I say this because the FTR1200 is not the endpoint for Indian’s plans. Talking to the company’s representatives in Minnesota, it is clear that other models are planned, which will use the FTR1200 platform. What those models could be is anyone’s guess, but I can tell you that they won’t be cruisers.

I would not be surprised to see an adventure-tourer from Indian now. I also would not be surprised to see a 750cc version of this v-twin debut at a later event, and power another middleweight range of motorcycles. Small-displacement motorcycles, electrics, scooters, e-bikes…it is all on the table now…and that is huge.

Indian’s geography has changed as well. The biggest untold feature of the Indian FTR1200 is not found on the bike’s technical specifications, instead it is where the bike will be sold. Industry pundits should take note that such a pivotal motorcycle for this American brand debuted not in the USA, but in Germany.
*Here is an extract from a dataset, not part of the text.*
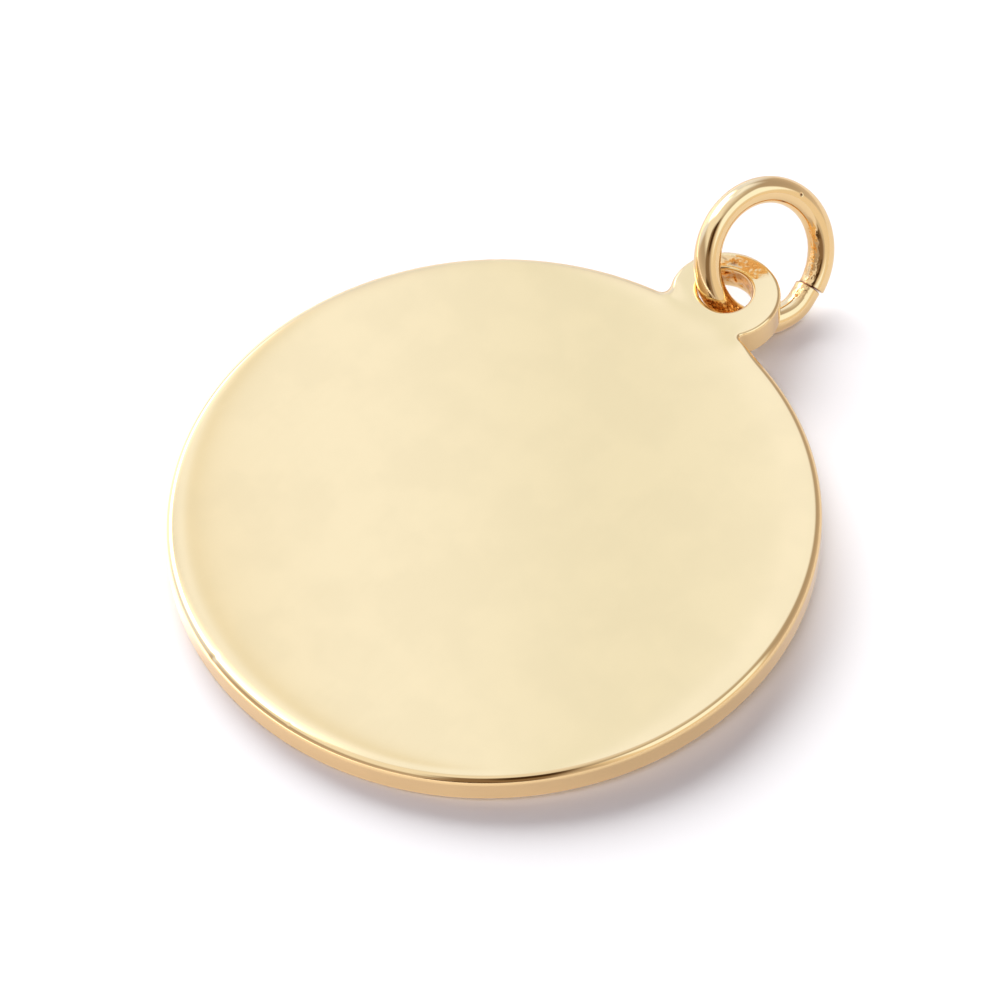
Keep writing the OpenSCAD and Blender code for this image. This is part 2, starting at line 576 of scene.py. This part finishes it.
def ring_sheet():
    """The whole surface of the open ring, flat, with its far side on +X."""
    sheet = Sheet()
    psi = all_round(WIRE_POINTS)
    set_back = math.degrees((CUT_GAP / 2.0 + END_ROUND) / RING_R)
    first, last = CUT_AT + set_back, CUT_AT + 360.0 - set_back
    turns = np.linspace(first, last, RING_ROWS)

    def radius_at(angle):
        """Mean radius of the ring: the end of the lower arm springs inwards."""
        return RING_R - SPRING_IN * smooth((angle - (last - SPRING_OVER)) / SPRING_OVER) ** 1.5

    def section(angle, wire, shift, lean):
        """One round of the wire; shift moves it along the ring, lean is the slant of that move."""
        a = np.radians(angle)
        e = np.array([math.cos(a), math.sin(a), 0.0])
        t = np.array([-math.sin(a), math.cos(a), 0.0])
        offset = wire * np.cos(psi)
        p = (radius_at(angle) + offset)[:, None] * e + (wire * np.sin(psi))[:, None] * [0.0, 0.0, 1.0]
        p = p + (shift + offset * lean)[:, None] * t
        n = np.cos(psi)[:, None] * e + np.sin(psi)[:, None] * [0.0, 0.0, 1.0]
        return p, n, t

    rows = []
    slant = math.tan(math.radians(CUT_SLANT))
    # Upper end, from the middle of its cut face out over the rounded corner
    for share in FACE_ROWS:
        p, _, t = section(first, (WIRE_R - END_ROUND) * share, -END_ROUND, slant)
        rows.append(sheet.add(p, np.tile(-t, (WIRE_POINTS, 1))))
    for s, c in arc(90.0, 0.0, 7):
        p, n, t = section(first, WIRE_R - END_ROUND * (1.0 - c), -END_ROUND * s, slant)
        rows.append(sheet.add(p, n * c - t * s))
    for i, angle in enumerate(turns[1:-1]):
        p, n, _ = section(angle, WIRE_R, 0.0, slant * math.exp(-(i + 1) / SLANT_ROWS))
        rows.append(sheet.add(p, n))
    # Lower end, with a softer corner
    soft_end = END_ROUND * END_SOFTER
    for s, c in arc(0.0, 90.0, 8):
        p, n, t = section(last, WIRE_R - soft_end * (1.0 - c), END_ROUND * s, 0.0)
        rows.append(sheet.add(p, n * c + t * s))
    for share in FACE_ROWS[::-1]:
        p, _, t = section(last, (WIRE_R - soft_end) * share, END_ROUND, 0.0)
        rows.append(sheet.add(p, np.tile(t, (WIRE_POINTS, 1))))
    for a, b in zip(rows, rows[1:]):
        sheet.bridge(b, a)
    # A point closes each end
    for row, angle, sign in ((rows[0], first, -1.0), (rows[-1][::-1], last, 1.0)):
        p, _, t = section(angle, 0.0, sign * END_ROUND, 0.0)
        sheet.fan(row, sheet.add(p[:1], (sign * t)[None, :])[0])
    return sheet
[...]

Indian is making strong moves to establish itself abroad. It sees Harley-Davidson’s slow movement into Europe, Asia, and South America as an opportunity. Sure, the American market will still be important for Indian, and the brand still has much to do on domestic soil, but the real growth – the real opportunity – is abroad.

As such, we can expect to see Indian focusing its resources to bring its bikes across the Pacific and Atlantic oceans. We can expect the developers outside Minneapolis to focus their eyes on models that will serve a global customer.

One step further, we can expect Indian to develop machines that will likely never turn a wheel in the United States. Let that concept sink in for a moment.

That is a powerful idea, and I am not sure it is one that has been fully flushed out by Indian’s rivals in Milwaukee. The motorcycle industry has a new map now, and the United States doesn’t sit as prominently in the center of it, as it once did.

But for Indian, that doesn’t meant that the United States can’t still sit at the epicenter  of the motorcycle industry.

Take note, because at the end of the day, Indian doesn’t want to be the next Harley-Davidson…they want to be the next Honda. This means that they are playing chess, not checkers.